When you are confronted with such a rule change, all your specific knowledge is—useless. So, what do you need?
First, you need to articulate your new situation, both to other people—so you can work with them—and to yourself. And for that you need a refined and subtle vocabulary. The kind of vocabulary that only comes from studying the great writers of a language, and preferably (just to be safe) of several languages. You get that from literary studies.
You need to be able to think clearly and argue intelligently—not just persuasively, but with some confidence that your conclusions are actually valid. You get that from philosophy and allied fields.
You need background knowledge of human beings, how they operate across a wide variety of cultures and times, so that you know how very much alike we all are when circumstances change, as well as how very different we can be. You get this from literature, art, history.
These kinds of knowledge are not the specific skills associated with expertise. They are the very general skills we all have, the ones that go with being—human. The ones imparted by the “humanities.”
A basic rule change, by its very nature, cannot be predicted; if it could, we would have rules for it. So the humanities are not predictably useful. But when a basic rule change comes—and they do come—the humanities are incredibly useful.
They are all that is useful. In October, 1987, the stock market did what all the rules and experts had said was impossible (actually they hadn't "said" it because nobody had ever thought enough about it to rule it out): the Dow Jones average fell by almost 600 points in one day. On that day, people sat at their computers, on Wall Street and elsewhere, and watched hundred of billions of dollars simply disappear. Not only was there no way to make money off that falling market, as the rules tell you that you can. There was no way even to slow your losses: the standard techniques for limiting exposure simply failed to work. They sat there, frozen to their screens, and watched.
A few weeks later, a professor at the Harvard business school wrote a letter to the New York Times. He said that several of his students had called or written him after the stock fall to say that the course they had taken with him had been the only course they had at the business school that had been useful to them during that catastrophe. It was an English course. Most of them, when they took it, thought it was a joke. They didn't predict, because they couldn't, how useful it would turn out to have been.
Basic rule changes are all around us, though we don't much like to think about it. And every time we get into one, the humanities—and only the humanities—are useful to us. Falling in love, for example, is a basic rule change—suddenly your whole life is radically transformed because someone else is at the center of it. And falling in love without Shakespeare's sonnets, in case you haven't tried, is a bit like riding a bike with a broken leg. You can sort of do it, but it just doesn't go very well....
The death of a loved one is another such rule change. When we are confronting something like that, all our professional knowledge, all our expertise… is of no use. All our personal authority and prestige… doesn't matter at all. All the money in the world … doesn't ease the hurt even a tiny bit. But Shakespeare can help: think of what Macbeth says when he is told that his wife has died;
She should have died hereafter;
There would have been a time for such a word.
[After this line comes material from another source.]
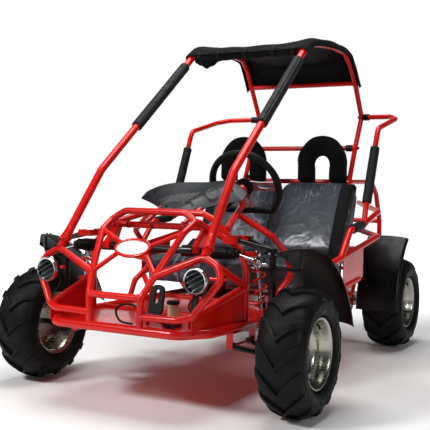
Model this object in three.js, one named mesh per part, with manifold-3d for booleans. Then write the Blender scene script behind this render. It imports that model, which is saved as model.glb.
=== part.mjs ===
import * as THREE from "three";
import { mergeVertices } from "three/addons/utils/BufferGeometryUtils.js";
import Module from "manifold-3d";

const wasm = await Module();
wasm.setup();

// Off road go kart with two seats. Millimetres, +Z up, nose towards -Y, the kart's left towards +X.
// The origin is on the ground under the middle of the kart.

// Overall sizes
const overallLength = 1905;
const frontOverhang = 292.5;
const wheelbase = 1385;
const frameHalf = 300;
const cageTop = 1300;
const deckHeight = 650;
const frontHubReach = 200;
const rearHubReach = 84;
const frontTrackHalf = frameHalf + frontHubReach;
const rearTrackHalf = frameHalf + rearHubReach;
const tyreRadius = 203;
const frontAxleY = frontOverhang - overallLength / 2;
const rearAxleY = frontAxleY + wheelbase;
const axleZ = tyreRadius;

// Tube sizes
const railRadius = 15;
const pillarRadius = 14;
const hoopRadius = 11;
const sideRadius = 12;
const bendFactor = 3.2;
const slimRadius = 8;
function sidesOf(radius) {
  if (radius > sideRadius) return 8;
  return radius > slimRadius ? 6 : 5;
}

// Fits
const jointGap = 0.3;
const runningGap = 0.6;
const overrun = 4;
const weld = 0.0005;

// Places of the frame, as shares of frameHalf, of wheelbase behind the front axle, and of deckHeight,
// the height of the cowl's rear stays.
const placeShares = {
  noseMid: [0, -0.2, 0.404],
  noseCorner: [0.75, -0.2, 0.404],
  railBend: [0.96, -0.135, 0.404],
  railFront: [1, -0.005, 0.404],
  railRear: [1, 0.745, 0.404],
  railEnd: [0.847, 0.812, 0.404],
  crossFront: [1, 0.062, 0.404],
  crossSeat: [1, 0.36, 0.404],
  crossBack: [1, 0.57, 0.404],
  postFoot: [0.31, -0.2, 0.404],
  postLoop: [0.31, -0.2, 0.468],
  postTop: [0.32, -0.2, 0.556],
  xJoint: [0.393, -0.168, 0.656],
  xMid: [0.517, -0.092, 0.856],
  shoulder: [0.54, -0.044, 0.908],
  hoodCorner: [0.383, -0.041, 0.95],
  pillarFoot: [0.907, -0.146, 0.756],
  loopTop: [1.06, -0.151, 0.72],
  loopOut: [1.143, -0.161, 0.662],
  loopLow: [0.873, -0.187, 0.484],
  loopIn: [0.75, -0.2, 0.472],
  panelRear: [1.003, 0.018, 0.592],
  towerFoot: [1, 0.02, 0.404],
  towerMid: [1, 0.018, 0.676],
  towerBend: [0.96, 0.01, 0.764],
  towerTop: [0.633, 0.002, 0.918],
  towerMidTop: [0.5, 0.002, 0.946],
  lowCross: [0.573, -0.005, 0.876],
  lowRailInner: [0.66, -0.005, 0.856],
  lowRailOuter: [0.87, 0.005, 0.806],
  columnFoot: [0.783, 0.008, 0.87],
  columnEnd: [0.45, 0.233, 0.98],
  kneeStart: [0.577, 0.149, 0.942],
  kneeBend: [0.95, 0.19, 0.824],
  kneeSide: [1, 0.258, 0.724],
  kneeBack: [1, 0.291, 0.606],
  kneeLow: [1, 0.211, 0.528],
  kneeFoot: [1, 0.18, 0.404],
  cowlFoot: [0.25, -0.003, 0.88],
  cowlTop: [0.27, 0.12, 1],
  hoopFoot: [0.847, 0.823, 1.14],
  postLow: [0.847, 0.813, 0.462],
  postSeat: [0.847, 0.818, 0.8],
  topRailRear: [0.847, 1.056, 1.15],
  tailHigh: [0.847, 1.11, 1.062],
  lowRailRear: [0.847, 1.07, 0.57],
  lowRailFront: [0.847, 0.895, 0.53],
  flankNose: [1, 0.27, 0.644],
  flankFront: [1.41, 0.29, 0.666],
  flankMid: [1.457, 0.33, 0.68],
  flankRear: [1.457, 0.706, 0.794],
  flankIn: [0.847, 0.882, 0.826],
  flankLowFront: [1.457, 0.4, 0.53],
  flankLowRear: [1.457, 0.564, 0.564],
  downFoot: [1, 0.507, 0.404],
  flankLowNose: [1, 0.31, 0.404],
  armFoot: [1.457, 0.387, 0.696],
  armTop: [1.457, 0.456, 0.85],
  armRear: [1.457, 0.575, 0.88],
  barSocket: [1.457, 0.583, 0.954],
  loopRear: [1.457, 0.709, 0.952],
  loopEnd: [0.847, 0.925, 1],
};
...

Tomorrow, and tomorrow, and tomorrow,
Creeps in this petty pace from day to day,
To the last syllable of recorded time;
And all our yesterdays have lighted fools
The way to dusty death.
Now that’s useful.
And when you finally get to the biggest rule change of all...The one we philosophers spend our lives practicing for… Well: there are many stories of captains of industry on their deathbeds, saying that they really should have followed that youthful flair and become a poet or an artist. There is no recorded case of a poet or artist, on their deathbed, saying they wished they had become a captain of industry. No dying person has ever said, "Gee, I wish I'd spent more time at the office.” Nobody has said—“Wow! I read way too much Aristotle and Goethe—I could have made it into another tax bracket!”
The idea that the humanities are useless—would come as a major shock to Socrates, and Plato, and Goethe, and Joyce, and indeed to just about every great humanist who ever lived. Don't wait all your life to find out they were right.